The bumpiest part of our marriage came out of a situation I couldn’t change, so I had to stand for our partnership and maintain my faith in its viability while he worked his way back to center. Which we did.
As a result to that test, we check in with each other occasionally, “Are we okay?”, or “Have I missed something important to you, lately?” every once in a while.

My husband and I often travel by car, sometimes for many hours at a stretch. A few years ago, we drove across country from Arkansas to California. Nine days in a truck. Our pre-planning included music and books on tape, thinking we’d want a rest from talking. In reality, we listened to some music but heard only one book on tape because, despite being stuck the truck’s cab for 10 hours at a stretch, life and our travels were endless sources of conversation, comment, and debate. Another time, we had standing room only on a train from Casablanca to Marrakesh, Morocco. While not the most comfortable trip we’d ever had, we passed the time without complaining and made friends with our fellow sufferers.
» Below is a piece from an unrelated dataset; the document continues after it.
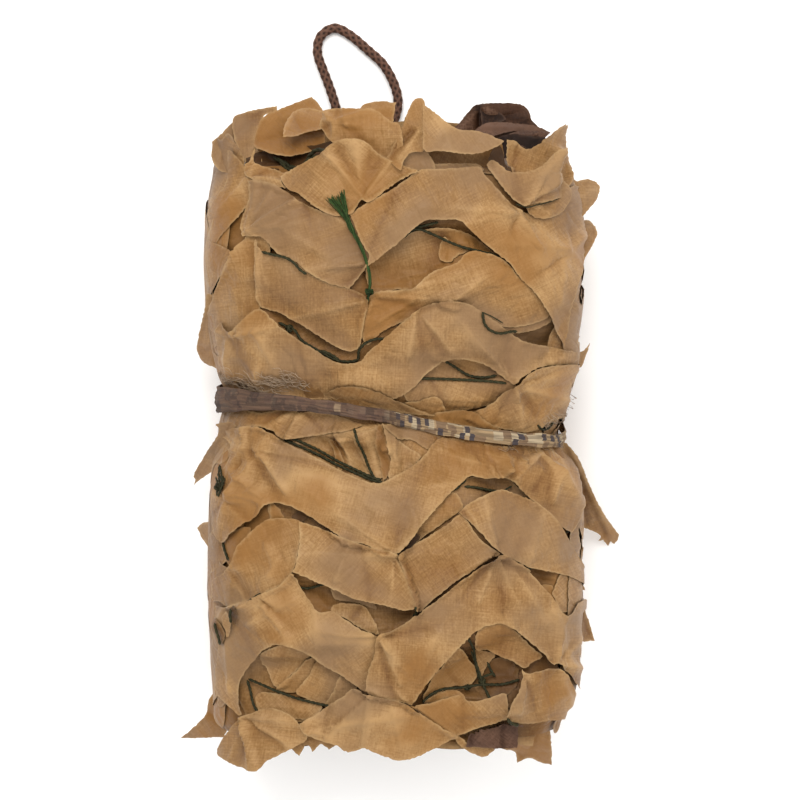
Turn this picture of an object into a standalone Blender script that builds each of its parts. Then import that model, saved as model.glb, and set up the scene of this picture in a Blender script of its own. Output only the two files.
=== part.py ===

The last thing to say is that despite being a dyed in the wool/Gloria Steinem feminist, I acknowledge that there are differences between men and women. “You are such a guy,” is my once a month refrain, such as when I ask Ahmed to clean the soup kettle and what he does is scrape it out, rinse it, and leave it in the sink. But, since he’s my guy, who cares?

I heartily endorse marriage for love, fun, laughs, learning, companionship, projects, plans, family, trust, and warm feet.

christopher strachan
Comment on December 28th, 2007.

The point of view presented here hits it on the head. I have to agree that “true romance”, the kind that lasts beyond 2 years, only permits working on the relationship’s practical and analytical qualities while in a deeply connected positive conversation; not while passing by in the hallway. I firmly agree that the mindset and actions of one heavily engaged in courtship needs to be carried into the old wrinkled years. Otherwise, don’t even try.